Non, le changement le plus important, c’est le comportement des hommes. Hier j’étais sur un chantier sur lequel des femmes travaillaient. Il y a dix ou quinze ans, ils se seraient retournés sur elles, comme si c’était une bizarrerie. Aujourd’hui ce n’est plus le cas.
Et vous, collaborez-vous avec des femmes ?
Évidemment ! Il y a même une espèce de légende autour de moi qui dit que je suis exclusivement entouré de femmes. Ce n’est pas complétement faux ! J’ai tendance à mieux travailler avec elles. J’apprécie leur sincérité et leur recherche de performances.
Quel regard portez-vous sur leur évolution dans l’entreprise ?
Je pense que l’on peut tout à fait parler de féminisation du métier. Il y a beaucoup de femmes sur le marché du travail, et l’égalité de salaire à compétences égales est respectée. Cependant, ce que j’observe et qui me chagrine, c’est le manque de confiance qu’elles ont en leurs capacités. Elles sont souvent très compétentes mais elles en doutent presque tout le temps. Sans faire de généralité, je pense que les mœurs ne les aident pas. Au contraire, elles sont souvent obligées de privilégier leur vie personnelle pour encourager les carrières de leurs maris au détriment de leur propre réalisation. La parité est établie dans le milieu professionnel, surtout dans des groupes comme le mien. Mais le vrai débat se trouve au sein des unités familiales.

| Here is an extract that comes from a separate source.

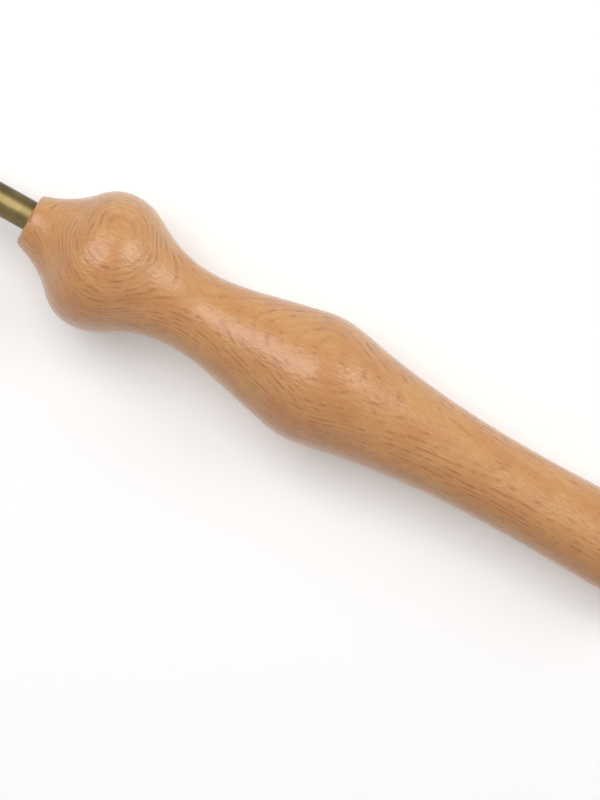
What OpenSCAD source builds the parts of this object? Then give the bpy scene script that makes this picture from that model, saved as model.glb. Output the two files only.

Selon vous, les hommes ont-ils un rôle à jouer ?
Leur comportement avec les femmes et la manière dont ils élèvent leurs enfants sont des éléments déterminants pour l’avenir. En tant qu’hommes, nous devons les encourager à avoir confiance, à aller au bout de leurs ambitions. Les aider à se réaliser autrement que dans la famille. Les femmes ne sont pas sur terre pour faire le ménage ou s’occuper des enfants. Les hommes peuvent aussi le faire. C’est un bonheur de voir sa femme ou la personne que l’on aime se réaliser et s’épanouir. Aujourd’hui, tous les hommes devraient penser ainsi.
Justement, comment vous-même avez-vous abordé l’éducation de vos enfants ?
J’ai toujours encouragé mes enfants à être indépendants, autonomes et mes filles à ne dépendre de personne pour devenir des femmes accomplies. J’observe chez les jeunes garçons comme une régression. Beaucoup adoptent des comportements machistes. Cela montre bien que l’éducation est fondamentale mais qu’il y a de gros efforts à fournir de ce côté-là.
Qui sont les femmes qui vous ont servi de modèle ?
Des femmes avec du caractère. Ma grand-mère en particulier. C’est ma référence, elle m’a tout appris. À être autonome, et à ne pas compter sur une femme pour mes tâches quotidiennes. Elle m’a appris à faire la cuisine, les lessives, mon repassage… j’éprouve un profond respect pour les femmes et ce qu’elles incarnent. Je n’ai jamais attendu de ma femme qu’elle me repasse mon linge ou qu’elle fasse mon ménage. Il faut éduquer les enfants avec ces valeurs.
Le sexisme, les violences faites aux femmes… qu’en pensez-vous ?
Il suffit de lire les faits divers pour prendre peur. Certains hommes constituent un danger. Fondamentalement, ils ne respectent pas la femme. Et encore une fois c’est une question d’éducation. Et de société. Si les femmes avaient le moyen d’acquérir leur indépendance, nous n’en serions pas là. Le gouvernement, les ministères, la police doivent être plus sévères pour que tout le monde progresse dans le bon sens.